## Collected material
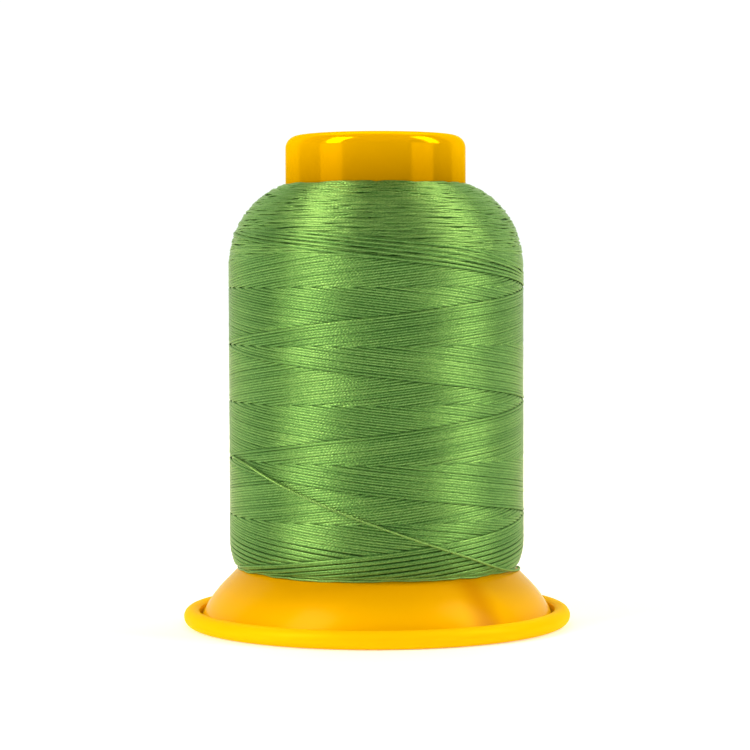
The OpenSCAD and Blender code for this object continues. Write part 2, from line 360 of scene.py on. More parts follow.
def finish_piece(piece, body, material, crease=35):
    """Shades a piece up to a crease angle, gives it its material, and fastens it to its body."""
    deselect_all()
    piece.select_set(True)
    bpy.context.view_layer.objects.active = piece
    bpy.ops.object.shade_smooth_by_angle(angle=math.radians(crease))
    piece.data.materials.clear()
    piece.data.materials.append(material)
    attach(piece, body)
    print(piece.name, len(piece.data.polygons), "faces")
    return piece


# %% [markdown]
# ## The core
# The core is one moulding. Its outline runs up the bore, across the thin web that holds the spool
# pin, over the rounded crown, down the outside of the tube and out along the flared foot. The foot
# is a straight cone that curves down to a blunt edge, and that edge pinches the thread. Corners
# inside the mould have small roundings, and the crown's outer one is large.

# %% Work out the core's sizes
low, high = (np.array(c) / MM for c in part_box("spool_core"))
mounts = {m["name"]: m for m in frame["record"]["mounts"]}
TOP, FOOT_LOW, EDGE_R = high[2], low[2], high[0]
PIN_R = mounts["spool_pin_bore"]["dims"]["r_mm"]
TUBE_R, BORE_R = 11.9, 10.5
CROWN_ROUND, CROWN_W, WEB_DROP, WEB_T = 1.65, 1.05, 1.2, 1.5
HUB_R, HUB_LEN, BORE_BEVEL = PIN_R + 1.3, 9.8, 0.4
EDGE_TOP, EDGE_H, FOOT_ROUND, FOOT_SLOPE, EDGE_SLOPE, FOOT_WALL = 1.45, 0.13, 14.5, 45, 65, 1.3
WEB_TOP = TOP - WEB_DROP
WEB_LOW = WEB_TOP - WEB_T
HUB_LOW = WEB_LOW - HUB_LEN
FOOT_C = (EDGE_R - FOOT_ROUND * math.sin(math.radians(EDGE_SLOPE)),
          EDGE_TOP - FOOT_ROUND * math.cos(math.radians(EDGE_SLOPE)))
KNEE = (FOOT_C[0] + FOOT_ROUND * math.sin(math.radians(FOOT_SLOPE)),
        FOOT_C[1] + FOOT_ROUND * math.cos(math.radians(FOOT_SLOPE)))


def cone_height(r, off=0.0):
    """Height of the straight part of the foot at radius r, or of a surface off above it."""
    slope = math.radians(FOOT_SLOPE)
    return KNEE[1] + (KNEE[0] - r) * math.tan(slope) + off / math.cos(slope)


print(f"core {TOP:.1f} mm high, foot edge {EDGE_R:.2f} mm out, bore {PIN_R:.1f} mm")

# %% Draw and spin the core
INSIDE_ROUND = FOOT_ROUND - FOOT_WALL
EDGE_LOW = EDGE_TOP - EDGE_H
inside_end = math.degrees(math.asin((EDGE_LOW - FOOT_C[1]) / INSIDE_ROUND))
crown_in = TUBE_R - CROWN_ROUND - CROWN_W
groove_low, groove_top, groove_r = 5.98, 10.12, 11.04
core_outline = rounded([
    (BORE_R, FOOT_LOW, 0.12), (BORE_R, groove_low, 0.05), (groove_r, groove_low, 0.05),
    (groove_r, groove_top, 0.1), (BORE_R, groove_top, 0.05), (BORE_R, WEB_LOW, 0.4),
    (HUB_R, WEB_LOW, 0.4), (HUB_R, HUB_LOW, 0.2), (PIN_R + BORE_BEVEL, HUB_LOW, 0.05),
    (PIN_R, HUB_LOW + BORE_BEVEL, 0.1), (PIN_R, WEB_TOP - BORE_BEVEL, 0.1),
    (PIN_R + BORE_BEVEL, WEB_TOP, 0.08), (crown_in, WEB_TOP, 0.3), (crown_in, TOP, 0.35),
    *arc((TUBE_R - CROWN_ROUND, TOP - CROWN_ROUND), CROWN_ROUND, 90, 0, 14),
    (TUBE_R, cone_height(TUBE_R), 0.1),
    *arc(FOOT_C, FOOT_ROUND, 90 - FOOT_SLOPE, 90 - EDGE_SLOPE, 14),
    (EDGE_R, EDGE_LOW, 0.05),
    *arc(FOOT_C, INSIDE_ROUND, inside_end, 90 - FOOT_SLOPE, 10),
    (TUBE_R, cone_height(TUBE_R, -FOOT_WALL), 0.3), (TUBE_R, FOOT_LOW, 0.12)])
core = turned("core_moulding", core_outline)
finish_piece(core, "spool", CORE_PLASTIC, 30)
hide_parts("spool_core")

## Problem
Quote the listing in full, please, keeping every line exact.

## Output of the task
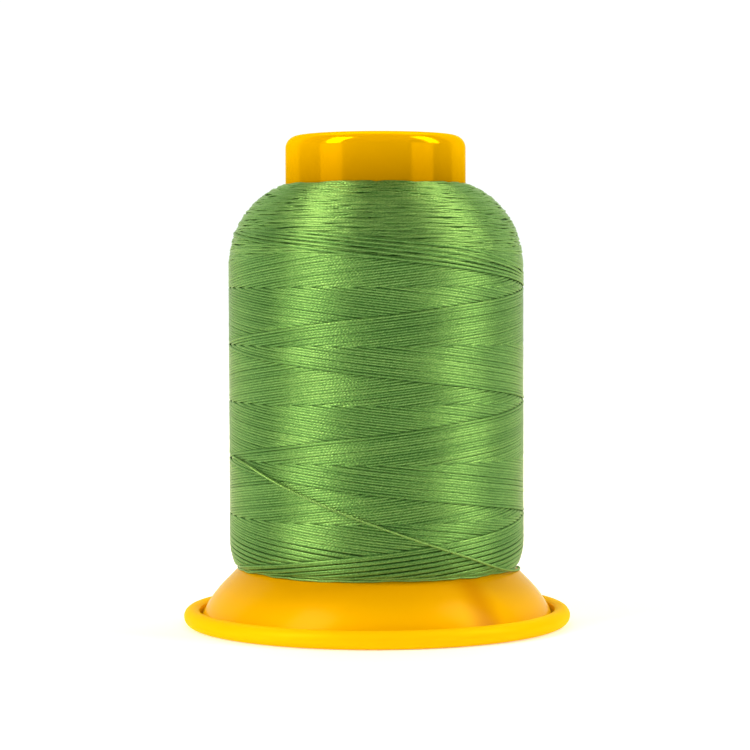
The OpenSCAD and Blender code for this object continues. Write part 2, from line 360 of scene.py on. More parts follow.
def finish_piece(piece, body, material, crease=35):
    """Shades a piece up to a crease angle, gives it its material, and fastens it to its body."""
    deselect_all()
    piece.select_set(True)
    bpy.context.view_layer.objects.active = piece
    bpy.ops.object.shade_smooth_by_angle(angle=math.radians(crease))
    piece.data.materials.clear()
    piece.data.materials.append(material)
    attach(piece, body)
    print(piece.name, len(piece.data.polygons), "faces")
    return piece


# %% [markdown]
# ## The core
# The core is one moulding. Its outline runs up the bore, across the thin web that holds the spool
# pin, over the rounded crown, down the outside of the tube and out along the flared foot. The foot
# is a straight cone that curves down to a blunt edge, and that edge pinches the thread. Corners
# inside the mould have small roundings, and the crown's outer one is large.

# %% Work out the core's sizes
low, high = (np.array(c) / MM for c in part_box("spool_core"))
mounts = {m["name"]: m for m in frame["record"]["mounts"]}
TOP, FOOT_LOW, EDGE_R = high[2], low[2], high[0]
PIN_R = mounts["spool_pin_bore"]["dims"]["r_mm"]
TUBE_R, BORE_R = 11.9, 10.5
CROWN_ROUND, CROWN_W, WEB_DROP, WEB_T = 1.65, 1.05, 1.2, 1.5
HUB_R, HUB_LEN, BORE_BEVEL = PIN_R + 1.3, 9.8, 0.4
EDGE_TOP, EDGE_H, FOOT_ROUND, FOOT_SLOPE, EDGE_SLOPE, FOOT_WALL = 1.45, 0.13, 14.5, 45, 65, 1.3
WEB_TOP = TOP - WEB_DROP
WEB_LOW = WEB_TOP - WEB_T
HUB_LOW = WEB_LOW - HUB_LEN
FOOT_C = (EDGE_R - FOOT_ROUND * math.sin(math.radians(EDGE_SLOPE)),
          EDGE_TOP - FOOT_ROUND * math.cos(math.radians(EDGE_SLOPE)))
KNEE = (FOOT_C[0] + FOOT_ROUND * math.sin(math.radians(FOOT_SLOPE)),
        FOOT_C[1] + FOOT_ROUND * math.cos(math.radians(FOOT_SLOPE)))


def cone_height(r, off=0.0):
    """Height of the straight part of the foot at radius r, or of a surface off above it."""
    slope = math.radians(FOOT_SLOPE)
    return KNEE[1] + (KNEE[0] - r) * math.tan(slope) + off / math.cos(slope)


print(f"core {TOP:.1f} mm high, foot edge {EDGE_R:.2f} mm out, bore {PIN_R:.1f} mm")

# %% Draw and spin the core
INSIDE_ROUND = FOOT_ROUND - FOOT_WALL
EDGE_LOW = EDGE_TOP - EDGE_H
inside_end = math.degrees(math.asin((EDGE_LOW - FOOT_C[1]) / INSIDE_ROUND))
crown_in = TUBE_R - CROWN_ROUND - CROWN_W
groove_low, groove_top, groove_r = 5.98, 10.12, 11.04
core_outline = rounded([
    (BORE_R, FOOT_LOW, 0.12), (BORE_R, groove_low, 0.05), (groove_r, groove_low, 0.05),
    (groove_r, groove_top, 0.1), (BORE_R, groove_top, 0.05), (BORE_R, WEB_LOW, 0.4),
    (HUB_R, WEB_LOW, 0.4), (HUB_R, HUB_LOW, 0.2), (PIN_R + BORE_BEVEL, HUB_LOW, 0.05),
    (PIN_R, HUB_LOW + BORE_BEVEL, 0.1), (PIN_R, WEB_TOP - BORE_BEVEL, 0.1),
    (PIN_R + BORE_BEVEL, WEB_TOP, 0.08), (crown_in, WEB_TOP, 0.3), (crown_in, TOP, 0.35),
    *arc((TUBE_R - CROWN_ROUND, TOP - CROWN_ROUND), CROWN_ROUND, 90, 0, 14),
    (TUBE_R, cone_height(TUBE_R), 0.1),
    *arc(FOOT_C, FOOT_ROUND, 90 - FOOT_SLOPE, 90 - EDGE_SLOPE, 14),
    (EDGE_R, EDGE_LOW, 0.05),
    *arc(FOOT_C, INSIDE_ROUND, inside_end, 90 - FOOT_SLOPE, 10),
    (TUBE_R, cone_height(TUBE_R, -FOOT_WALL), 0.3), (TUBE_R, FOOT_LOW, 0.12)])
core = turned("core_moulding", core_outline)
finish_piece(core, "spool", CORE_PLASTIC, 30)
hide_parts("spool_core")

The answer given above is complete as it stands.